In the end, the decision made by the Supreme Court was mixed.  Part of Austin was overruled and part was upheld resulting in a 183-page, 5-4 decision. 

It was decided, the film Hillary:  The Movie, would not be allowed to be shown on television within 30 days of the 2008 Democratic primaries [the film and ads could be aired on TV as long as they were not shown within the 30 day period], while overturning the restrictions placed on independent expenditures by corporations and unions.  Corporations and Unions could now place ads on TV.

KENNEDY, J., delivered the opinion of the Court, in which ROBERTS,
C. J., and SCALIA and ALITO, JJ., joined, in which THOMAS, J., joined as to all but Part IV, and in which STEVENS, GINSBURG, BREYER, and SO-TOMAYOR, JJ., joined as to Part IV. ROBERTS, C. J., filed a concurring opinion, in which ALITO, J., joined. SCALIA, J., filed a concurring opinion, in which ALITO, J., joined, and in which THOMAS, J., joined in part. STEVENS, J., filed an opinion concurring in part and dissenting in part,in which GINSBURG, BREYER, and SOTOMAYOR, JJ., joined.

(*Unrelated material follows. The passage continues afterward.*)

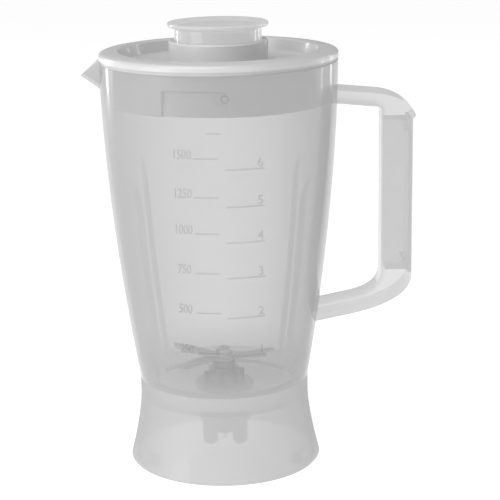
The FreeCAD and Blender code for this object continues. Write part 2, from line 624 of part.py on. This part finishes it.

THOMAS, J., filed an opinion concurring in part and dissenting in part.

This decision by the Supreme Court has turned out to be one of the most controversial in the history of politics.  Proponents claim it’s “freedom of speech”; while opponents claim it allows special interests, including foreign corporations, to buy U.S. elections.

The results of this decision were seen in the 2010 interim election when you could not turn on your TV without seeing a political ad, financed in whole or part by special interests. 

Name recognition has always been a part of American politics.  The uninformed voter will vote for a particular person/party if he/she sees that name over and over again, and that’s exactly what has happened with these special interest ads.  They support the candidate they feel will do them the most good when they get in office and the average American voter sees that name over and over and over again.  By the time they get to their polling place, the voter has been brainwashed and automatically votes for the name they recognized.

What has not been taken into consideration by special interest groups is the fact that American voters are becoming more involved in politics and learning the ropes.  Special interests may be able to buy the next few elections because it’s not that easy for the average voter to separate fact from fiction,  but sooner or later “We the People” will prevail in our elections.